Information supplied

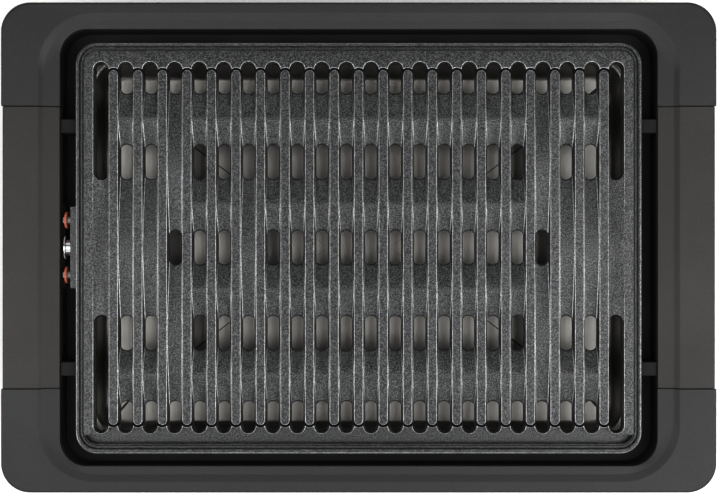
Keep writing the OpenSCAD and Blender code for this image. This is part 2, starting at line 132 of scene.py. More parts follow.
class Form:
    """A mesh under construction, in millimetres."""

    def __init__(self):
        self.mesh = bmesh.new()
        self.coat = FIRST_COAT

    def ring(self, points):
        """Adds the points and returns their corners."""
        return [self.mesh.verts.new((x * MM, y * MM, z * MM)) for x, y, z in points]

    def face(self, corners, coat):
        """One face in one of the coats."""
        self.mesh.faces.new(corners).material_index = coat

    def strip(self, rings, marked=()):
        """Joins each ring to the next with four-sided faces; marked columns get the second coat."""
        for low, high in zip(rings, rings[1:]):
            for index in range(len(low)):
                following = (index + 1) % len(low)
                coat = SECOND_COAT if index in marked else self.coat
                self.face((low[index], low[following], high[following], high[index]), coat)

    def lid(self, *rings):
        """Fills the flat area inside the first ring and outside the others."""
        edges = []
        for ring in rings:
            for first, second in zip(ring, ring[1:] + ring[:1]):
                found = self.mesh.edges.get((first, second))
                edges.append(found or self.mesh.edges.new((first, second)))
        filled = bmesh.ops.triangle_fill(self.mesh, use_beauty=True, edges=edges)
        for made in filled["geom"]:
            if isinstance(made, bmesh.types.BMFace):
                made.material_index = self.coat

    def solid(self, loops):
        """A closed solid through the loops, with a lid at each end."""
        rings = [self.ring(points) for points in loops]
        self.strip(rings)
        self.lid(rings[0])
        self.lid(rings[-1])

    def hoop(self, loops):
        """A closed ring-shaped solid: the last loop joins the first again."""
        rings = [self.ring(points) for points in loops]
        self.strip(rings + rings[:1])

    def piece(self, name, finishes, body, nodes):
        """Turns the mesh into an object that stands for its CAD nodes."""
        bmesh.ops.recalc_face_normals(self.mesh, faces=self.mesh.faces)
        data = bpy.data.meshes.new(name)
        self.mesh.to_mesh(data)
        self.mesh.free()
        for finish in finishes:
            data.materials.append(finish)
        data.polygons.foreach_set("use_smooth", [True] * len(data.polygons))
        data.set_sharp_from_angle(angle=SHARP_ANGLE)
        made = bpy.data.objects.new(name, data)
        bpy.context.scene.collection.objects.link(made)
        weighted = made.modifiers.new("flat faces stay flat", "WEIGHTED_NORMAL")
        weighted.keep_sharp = True
        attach(made, body)
        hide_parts(*nodes)
        print(f"{name}: {len(data.polygons)} faces")
        return made


# %% [markdown]
# ## Bars and blocks
# A section of (across, up) points can be drawn along Y into a bar. Its cut ends get a small
# bevel, because no moulded or cast part has a knife edge, and a bevel catches the light.

# %% Bars along Y


def beam(form, section, y_from, y_to, bevel=0.3, side=1):
    """A section of (across, up) points drawn along Y, with bevelled ends; side -1 mirrors it."""
    smaller = drawn_in(section, bevel)
    stations = [(y_from, smaller), (y_from + bevel, section), (y_to - bevel, section), (y_to, smaller)]
    form.solid([[(side * point.x, y, point.y) for point in path] for y, path in stations])


def box_section(x_from, x_to, low, high, radius=0.4):
    """Outline of a block with slightly soft edges."""
    corners = [(x_from, low, radius), (x_to, low, radius), (x_to, high, radius), (x_from, high, radius)]
    return rounded_path(corners, 3)


print("points round a block:", len(box_section(0, 10, 0, 5)))

# %% [markdown]
# ## Shader maths as Python
# A material in Blender is a graph of nodes. Written by hand, the graph for even a small formula
# is long. The class below wraps one socket, and its operators add the Math nodes. A second
# class holds a material and has one method that adds any other node.

# %% Shader helpers


class Signal:
    """One socket of a material's graph, with arithmetic."""

    def __init__(self, finish, socket):
        self.finish = finish
        self.socket = socket

    def math(self, operation, first, second):
        """Adds one Math node and returns its value."""
        return self.finish.node("Math", {"operation": operation}, {0: first, 1: second})

    def clipped(self):
        """The same value, kept between 0 and 1."""
        return self.finish.node("Clamp", inputs={"Value": self})

    def __add__(self, other):
        return self.math("ADD", self, other)

    def __sub__(self, other):
        return self.math("SUBTRACT", self, other)

    def __rsub__(self, other):
        return self.math("SUBTRACT", other, self)

    def __mul__(self, other):
        return self.math("MULTIPLY", self, other)

    __radd__ = __add__
    __rmul__ = __mul__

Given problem
Determine how many lines contain the word "nodes" and reply with that number alone.

Solution below
5